Quantum mechanics is a fundamental theory in physics that describes behavior at the atomic and subatomic scale. It explains how energy and matter interact at the smallest levels, where particles can exist in multiple states simultaneously (superposition), influence each other instantly across distances (entanglement), and demonstrate both wave-like and particle-like properties.

Quantum Optimization involves leveraging quantum algorithms and quantum computers to solve complex optimization problems more efficiently than classical methods. It has significant applications in fields like logistics, finance, and machine learning, where finding optimal solutions is crucial. Algorithms such as QAOA are pivotal in advancing this area, especially during the NISQ era.

Quantum Positioning Systems (QPS) use quantum sensors to provide precise navigation and positioning without relying on GPS or satellite signals. These systems utilize quantum sensing techniques, including quantum gravimetry and quantum accelerometry, to measure motion and position with extreme accuracy by detecting subtle variations in gravity and acceleration, making them particularly valuable for defense applications and navigation in GPS-denied environments.

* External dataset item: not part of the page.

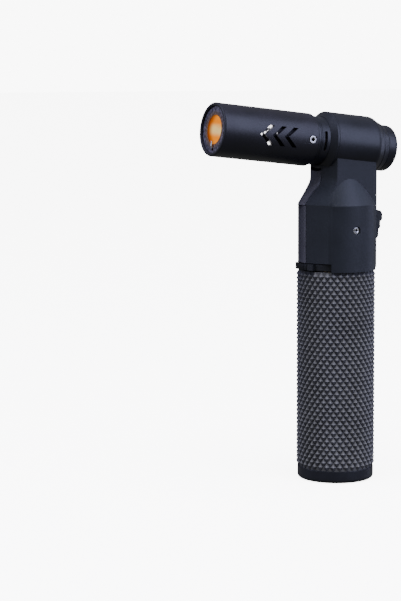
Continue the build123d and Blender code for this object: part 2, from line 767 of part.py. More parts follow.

Quantum Search refers to quantum algorithms that search through unsorted data faster than classical algorithms. Grover's Algorithm is a prime example, providing quadratic speedup and impacting fields like cryptography and optimization.

Quantum sensing is a revolutionary technology that uses quantum properties to create ultra-precise sensors for defense, scientific, and industrial applications. By harnessing quantum mechanical principles, these sensors can detect minuscule signals with unprecedented sensitivity, offering breakthrough capabilities in navigation, imaging, and threat detection.

Quantum for AI has immediate applications in optimization and machine learning, where quantum algorithms could dramatically accelerate tasks like training neural networks and solving complex optimization problems. Future applications include enhanced natural language processing, more efficient drug discovery, and improved financial modeling through quantum-enhanced AI that can process vastly more combinations of variables than classical AI systems.

RSA Encryption is a widely used encryption method based on the difficulty of factoring large numbers. Quantum factoring threatens its security by making factoring more feasible.

Shor's Algorithm is a quantum algorithm capable of factoring large integers exponentially faster than classical algorithms, posing significant implications for cryptography.